Over the years, the opera's reputation has been dogged by the idea that its size and technical demands make it unperformable, but the stagings of recent decades should put that myth to rest. The current production, imported from the Ruhr Triennale festival and directed by David Pountney, is arrestingly true to the spirit if not the letter of Zimmermann's score. The immense vaulted drill hall conjures just the right ambiance of fallen machine-age grandeur, and the space itself is sliced lengthwise down the middle by a long and narrow stage over which the entire audience slowly migrates on a giant moving platform.

This could have easily felt gimmicky but Pountney and his creative team use the mobility judiciously to bring the viewer close to the action, or to pull back, effectively "zooming out" to provide a striking panorama of the multiple stage pictures being built simultaneously. The superb-sounding Bochum Symphony Orchestra, masterfully directed by Steven Sloane, was mostly seated on a stationary platform off to the left. As the audience glided forward and back, the music seemed to hover there in space. You passed through it like a force field.
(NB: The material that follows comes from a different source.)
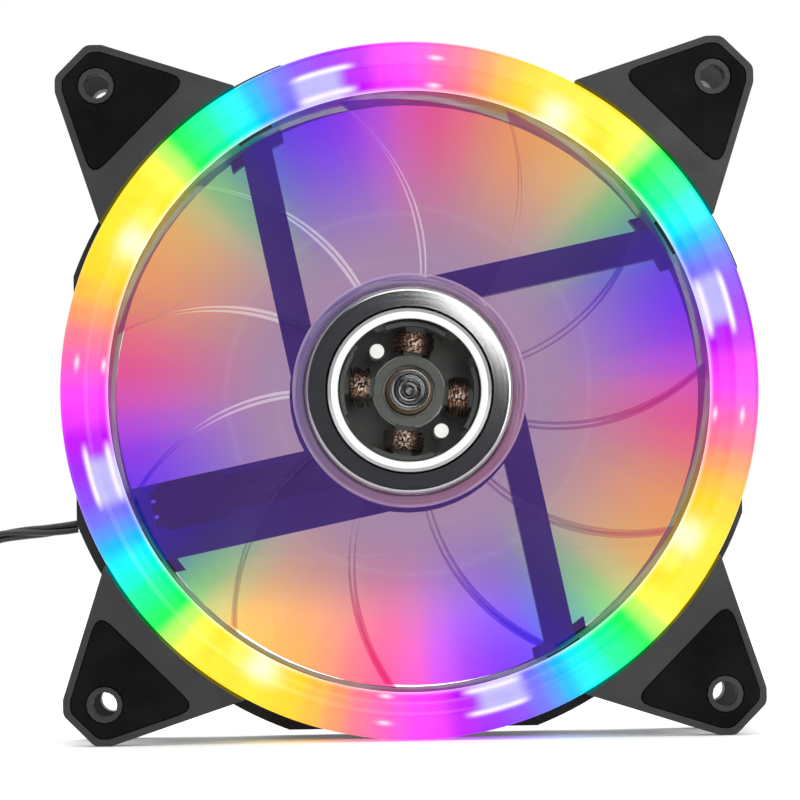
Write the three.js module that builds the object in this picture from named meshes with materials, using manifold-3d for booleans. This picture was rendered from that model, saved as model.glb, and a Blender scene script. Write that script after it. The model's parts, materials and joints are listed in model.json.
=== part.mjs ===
// A 120 mm class case fan with a lit ring: frame, light ring, brushless motor, clear impeller and cable.
// Millimetres. The fan stands on its two lower corner ears, +Z up. Its axis runs along Y and the lit front
// faces -Y. Angles are counter-clockwise from +X as seen from the front.
import * as THREE from 'three';
import Module from 'manifold-3d';
import { mergeVertices } from 'three/addons/utils/BufferGeometryUtils.js';

const wasm = await Module();
wasm.setup();

// ---- Driving dimensions ---------------------------------------------------------------------------------
const HALF_WIDTH = 59.5;         // from the axis to the flats of the corner ears
const AXIS_HEIGHT = HALF_WIDTH;  // so that the lower ears stand on z = 0
const FACE_Y = 12.2;             // the frame's front and rear faces are at -FACE_Y and +FACE_Y
const PAD_PROUD = 0.3;           // the pads stand this far out of those faces
const HOLE_OFFSET = 52.5;        // screw holes on a 105 mm square
const HOLE_RADIUS = 2.15;
const BORE_RADIUS = 51.5;
const BARREL_RADIUS = 53.3;      // outside of the barrel's wall
const FLANGE_RADIUS = 62.3;      // rear flange, trimmed to a square
const FLANGE_FLAT = 58.4;        // from the axis to the flange's flat sides
const PLATE = 4;                 // thickness of the ears and of the rear flange
const GAP = 0.3;                 // between pieces that seat on each other
const FINE = 72;                 // segments round the bore, the ring and the flange
const MEDIUM = 48;               // segments round the hub and the motor
const SMALL = 20;                // segments round the bearing
const TINY = 4;                  // segments in a quarter of a hole, a pin or a rounded corner
const TOLERANCE = 0.01;          // corners nearer than this to a straight edge are dropped

// Light ring and the board under it
const RING_OUTER = 59.3;
const RING_CROWN_Y = -12.5;
const RING_LIP_Y = -7.2;
const SEAT_Y = -3.7;             // front of the flange that carries the ring and its board
const SEAT_THICKNESS = 1.5;
const LED_COUNT = 16;
const LED_FIRST_ANGLE = 15.5;
const LED_RADIUS = 55.55;
const WINDOW_ANGLE = 30;         // first of the four clip windows in the barrel's front edge
const WINDOW_WIDTH = 6.5;

// Struts: each lies along a line that passes the axis at a distance between the two offsets
const STRUT_ANGLE = 11.5;
const STRUT_INNER = 14;
const STRUT_OUTER = 19.4;
const CABLE_STRUT = 2;           // the strut, counted from STRUT_ANGLE, that carries the cable
const CHANNEL_CENTRE = 10.1;     // offset of the cable channel's centre line
const CHANNEL_HALF = 3.1;
const STRUT_FRONT_Y = 7.8;
const STRUT_FOOT = 2.3;          // the foot at the barrel is this much wider on each side
const FOOT_THICKNESS = 3.2;
const CHANNEL_FLOOR_Y = 10.8;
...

Claudia Barainsky as Marie, Claudio Otelli as her first love, Stolzius, and Kathryn Harries as Stolzius's mother, were among the standouts in an extremely committed cast that sang these angular, punishing vocal parts with unflagging intensity. There are occasional moments of lightness - including the only 12-tone sponge fight you are ever likely to see - but they pass quickly before the bleakness returns. The rape scene is searing in its brutality. The opera ends with a military march that slowly overpowers everything else, and leads to a coda full of low brass tones and human screaming.

If there is any glimmer of redemptive possibility in this opera, it is in the sparks of the compassion its creator seemed to feel toward some of these characters, and in his deep rage against the injustice of their plight. Zimmermann never wrote another opera, and it is indeed hard to picture where one might go artistically from here. The composer's biographic trajectory, on the other hand, is less surprising - he suffered from severe depression and committed suicide in 1970. Leaving the opera on Monday, I thought of Walter Benjamin's description of a man drifting on a shipwreck, climbing up a mast he knew was crumbling, but from which he might signal for his rescue.